Figure 5.4.4 illustrates a mapping for two windows on a four-quadrant detector. The two windows are input regions 1 and 2 respectively, and pixels for these Regions are marked with those numbers; ghost pixels are marked with zero. Pixels with no numbers are skipped, and these do not appear in the map.


Figure 5.4.4: mapping of pixels - example.

The true positions of the windows are shown by solid-bordered rectangles. Although the windows are separate in d-space, they overlap in r-space; the r-space positions are shown by dashed-bordered windows. The rounds of pixels are calculated by checking the channels in turn to see which regions are claiming pixels. For example, there is no readout at all up to r-space (1,4). At r-space (2,4), the round is [0, 0, 2, 1], presuming that the bottom-left quadrant is readout-channel 1 and the other channels follow round in anti-clockwise order (i.e. like INGRID). At r-space (8,4), the round is [0, 0, 2, 0] etc. Note that entries in each round are still in order of channel numbers, not in order of Region indices.

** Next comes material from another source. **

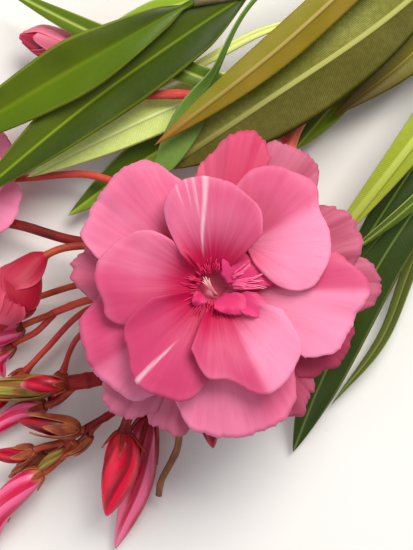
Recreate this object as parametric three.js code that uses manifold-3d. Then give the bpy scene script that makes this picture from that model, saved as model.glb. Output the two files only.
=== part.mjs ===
// A flowering branch tip of the double pink oleander, cut and lying on the ground, in millimetres.
// +X is right and +Y is up for someone who looks straight down on it, and the ground is z = 0.
import * as THREE from 'three';
import Module from 'manifold-3d';
import { mergeVertices } from 'three/addons/utils/BufferGeometryUtils.js';

const wasm = await Module();
wasm.setup();

// Driving dimensions
const EYE = 294;           // height of the eye that the branch is seen from
const BLOOM_LEVEL = 34;    // height at which distances across the view are true
const MIDDLE = { x: 22.8, y: 37.34 };  // middle of the finished branch, on the ground
const GAP = 0.3;           // clearance where one piece is carried by another
const STEM_FOOT = 4;       // radius of the woody stem at its cut end
const STEM_TOP = 2.3;      // radius where the leafy stem turns into the flower stalk
const STALK_TOP = 1.3;     // radius at the flower stalk's far end
const LEAF_THICK = 1.4;
const LEAF_STALK = 0.9;    // half the width of a leaf's stalk
const PETAL_THICK = 0.6;
const PETAL_ROOT = 4;      // how far from the bloom's axis a petal starts
const SIDE_SCALE = 0.56;   // size of the smaller bloom beside the large one
const LEAF_FULLNESS = 0.85;  // under 1, a leaf keeps its width longer towards both ends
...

In practice, a windowed map is calculated from the window table using this algorithm.

Let the round be an array of integers indexed by channel number.
Repeat for each block of the table:
    Repeat for each detector row y read out by this block:
        Repeat for each pair of serial-skip/serial-read entries in the block:
            Repeat for each detector column x read out by this entry:
                Prepare a note of the round of pixels, setting all entries to zero.
                Repeat for each indexed Region:
                    If the Region includes the current (x,y):
                        Get the region's channel-number, c.
                        At the point in the round indexed by c, write the index of the Region.
                    Copy the numbers from the round into the next available set of elements of the map.

Clearly, the algorithm includes some very tight loops. The algorithm can run quite slowly for large windows, but all the code-optimizations that have yet been tried make the algorithm invalid for some window patterns. We seem to be stuck with it. In practice, the speed of the algorithm is unimportant except during GRAB actions.